Most of them recognized that the actualization of liberty in the West was incomplete, but that its opponents were out to crush it in its entirety. They argued all this out among their intellectual peers while such characters as Dean Acheson and John Foster Dulles were busy elsewhere. And they did all this without knowing whether freedom would persist in the West against a permanent adversary (the optimistic view) or would fall to decadence and a radical onslaught at home or in a nuclear Holocaust.

But Moyn knows how the Cold War turned out, and to him, the outcome seems so obvious that everybody at the time should have been able to see it coming. Facing down an opponent bent on remaking politics into a collectivist enterprise under, say, Stalin’s dictatorship, why stick to a defense of individual liberty against the collective when you could embrace a more positive Rousseauian project of collectively removing the chains in which the human birthright finds itself?

Moyn can imagine no intellectually or morally satisfactory answer to this question. His foray into the writings of his subjects is for the purpose of framing the inadequacy of their stance, not to understand it. Yet there is an answer common to his subjects, one that makes sense in their times and ours. It’s that freedom is often first on the chopping block among those who presume to know and speak in the name of the “general will.” The intellectuals of Cold War liberalism got that right, and their greatest legacy ought to be an awareness of the need to preserve individual freedom while pursuing political improvement, lest the “improvement” take an oppressive, totalitarian, or even genocidal turn. Whatever they got wrong, they were right about that.
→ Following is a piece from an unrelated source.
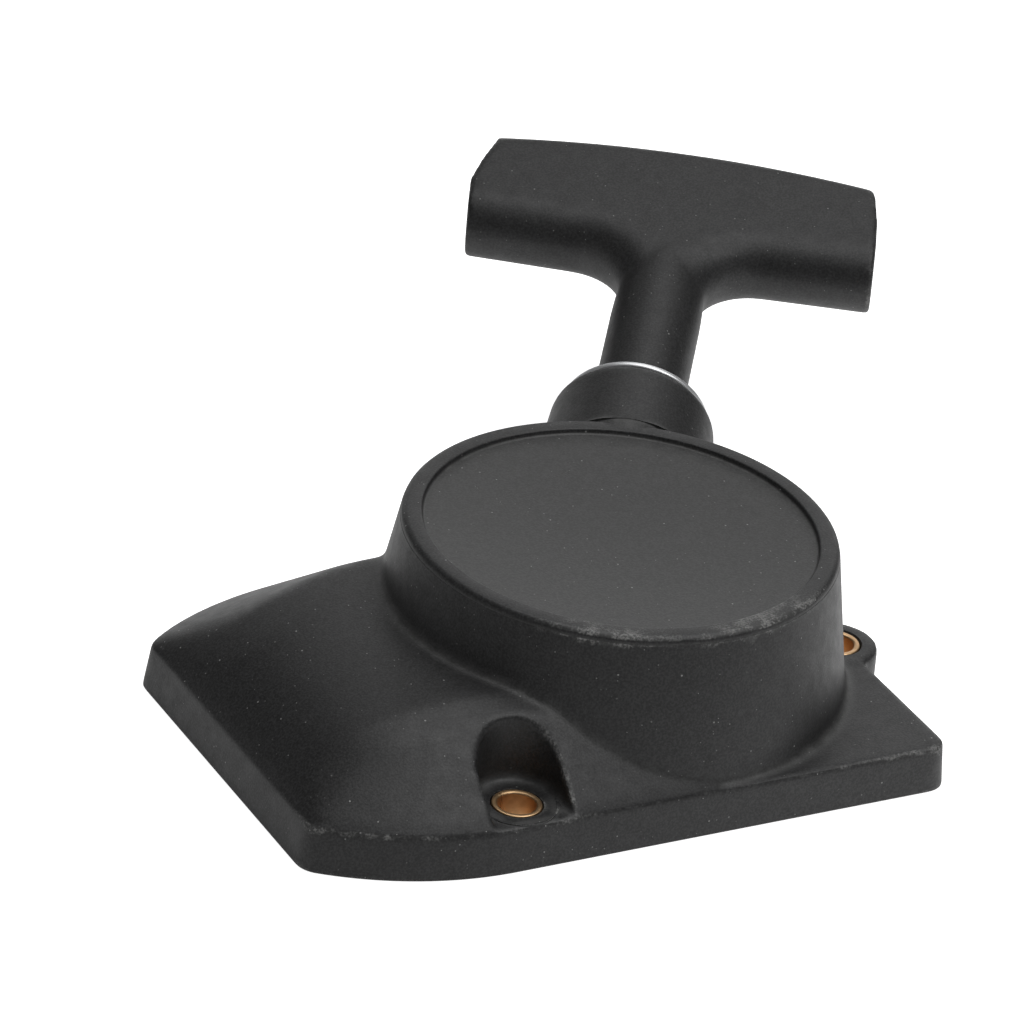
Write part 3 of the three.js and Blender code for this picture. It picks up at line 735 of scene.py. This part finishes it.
def housing_shell(settings, pull):
    top = settings.drum_top / MM
    flange = settings.flange_height / MM
    radius = settings.drum_radius / MM
    wall = settings.wall / MM
    draft = settings.drum_draft
    places = screw_places()
    lug = places["right"]

    outside = blank(skirt(0, -BELOW, flange, TAPER))
    drum = spun([
        (0, -BELOW), (radius + draft * (top + BELOW), -BELOW),
        (radius - draft * 0.6, top + 0.6), (0, top + 0.6),
    ])
    collar_radius = settings.collar_radius / MM
    collar = spun([
        (0, -30), (collar_radius + 1.5, -30), (collar_radius, -1.5, 2.2), (0, -1.5),
    ], 96, pull)
    behind_rim = kept(
        blank(spun([(0, -30), (collar_radius + 1.44, -30), (collar_radius, -1.5), (0, -1.5)],
                   96, pull)),
        tube(radius - 3, radius + 4, top - 4, top + 8),
    )
    lug_post = spun([
        (0, -BELOW), (7.7, -BELOW), (7.7, 0), (7.4, flange + 0.2), (0, flange + 0.2),
    ], 72, moved(lug.x, lug.y))
    gusset = block(41, 52, -3, 3, -BELOW, 14, degrees(54))
    hump = moulded(blank(shoulder(settings, 0)), 0.9, 16)
    joined(outside, hump, drum, collar, lug_post, gusset)
    cut(
        outside,
        pocket(places["front"], -20, settings, flange),
        pocket(places["back"], 20, settings, flange),
        disc(LUG_SEAT, flange + 0.2, top + 1, moved(lug.x, lug.y)),
    )
    moulded(outside, settings.grain / MM, 7, 0.42)

    foot = radius - wall + draft * (top - 2.5)
    hollow = blank(skirt(wall, -BELOW, flange - wall))
    joined(hollow, shoulder(settings, wall))
    cut(hollow, disc(foot + 2, 2, top + 5, segments=96))
    for side, place in places.items():
        spot = moved(place.x, place.y)
        around = (LUG_SEAT if side == "right" else settings.pocket_radius / MM) + 2
        cut(hollow, disc(around, flange - wall - 2, top, spot), disc(6.8, 0, top, spot))
    for y in (-26, 0, 24):
        cut(hollow, block(-70, -41.4, y - 0.9, y + 0.9, 2.5, top))
    moulded(hollow, 0.9, 3, 0.5)

    well = blank(spun([
        (0, -BELOW), (radius - wall + draft * (top - 3.5 + BELOW), -BELOW),
        (radius - wall, top - 3.5, 2.5), (0, top - 3.5),
    ]))
    cut(well, spun([(0, 6.8), (3.4, 6.8, 0.4), (3.4, top - 4.5, 0.1), (4.4, top), (0, top)], 64))
    shell = cut(joined(cut(outside, drum_head(settings)), behind_rim), hollow, well)
    for side, place in places.items():
        spot = moved(place.x, place.y)
        cut(shell, spun([(0, -1), (4.42, -1), (4.42, 7.75, 0.15), (4.75, 8.3), (4.75, 12), (0, 12)],
                        72, spot))
        if side != "right":
            joined(shell, spun([
                (6.6, 7.5), (7.1, 7.5), (7.05, flange + 0.2, 0.08), (6.65, flange + 0.2, 0.08),
            ], 96, spot))
    seat = disc(5.6, -EYELET_DEPTH - 1, 2, pull)
    way = cut(blank(disc(8.2, -34, -EYELET_DEPTH - 0.4, pull)), disc(radius - wall - 6, 0, top))
    cut(shell, seat, way, disc(2, 5.8, 27), block(-90, 90, -90, 90, -20, 0))
    spots = (
        (-62, -33, 8, 20), (-74, -31, 6, 10), (8, -37, 35, 20), (-20, -32, 35, 14),
        (-20, -44, 8, 26), (34, -44, 8, 16),
    )
    return finished(
        taken(shell), "housing_shell", "housing", ["starter_housing"],
        "moulded_housing", spots=spots,
    )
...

A Russian invasion of Ukraine and a Hamas massacre in Israel perhaps serve as a reminder, to those born too late for the last round, that the defense of freedom under attack is a permanent political challenge. Anything resembling progress in politics is contingent on human beings, including intellectuals, rising to the occasion. Surely this should not be beyond the grasp or beneath the amour propre of the Chancellor Kent Professor of Law and History at Yale University.